Late last year, Morgane Fouse released a mixtape under her stage name, Ganou. It was called Catharsis, and it was quite literally an act of catharsis for the Paris-born, Philadelphia-based electronic composer and vocalist. Fouse tells me that making music is, for her, a means of coping with depression; you easily notice it in her song titles (“This Is Why I Make Music”; “Can’t Sleep? Make Music”) as well as the emotional release you hear in her performances. Take a listen to her Key Studio Session take on “Detainment;” after a heartfelt bridge where Ganou raps about trying to confront pain but being dismissed and discouraged by those around her, her vocals soar into a tremendous coda – “How do I move on, how do I move on, from the monsters in my soul?” It’s powerful, exhilarating stuff.

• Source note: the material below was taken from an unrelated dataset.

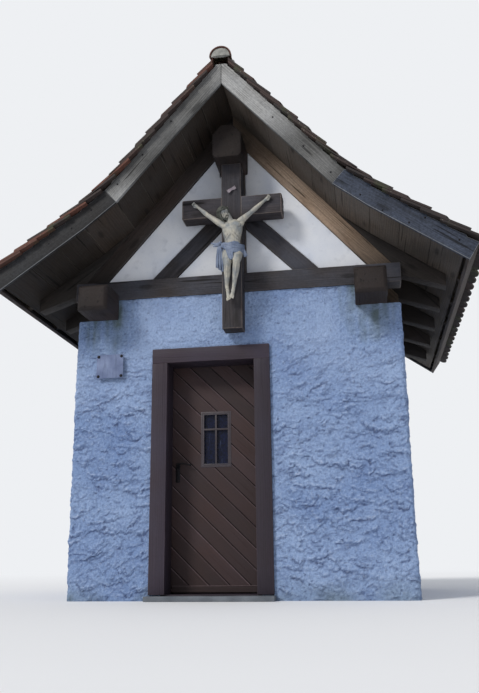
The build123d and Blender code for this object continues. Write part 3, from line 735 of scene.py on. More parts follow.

But it’s also very beautiful, serene and tender. There’s an element of playfulness to her sound, most evident in “Hey Ya (Cover of a Cover).” And there’s a contemplative side. Ganou studied music at West Chester University, but has been practicing all her life, taking piano and voice lessons since she was in elementary school and taking part in choirs in high school. When she warmed up for our session, she did it in the proper vocal student way: by singing her way through an octave of scales.

Feeling creatively restricted, Ganou dropped out of school, moved to Philly and developed the sound she has today – an eclectic fusion of genres. You can hear the haunting minimalism of James Blake in the evocative “Waves,” which she performed for us, but she also finds inspiration in deadmau5 and Animal Collective. Two of the songs played – the yearning opening of “Set Yourself Free,” the reflective conclusion of “Fell In Love With A Boy” – are brand new, seeing their first release here. But where and when they will come out in finished form is still uncertain. We caught Ganou just before she went into a creative hibernation of sorts; she tells us its not permanent, but rather a means of calming some of the hurt she sings about while seeing how music and art can fit in her life.  Doing this “is shedding a lot of light on my future,” Ganou says, “and I can’t wait to see my creative end results.” Neither can we.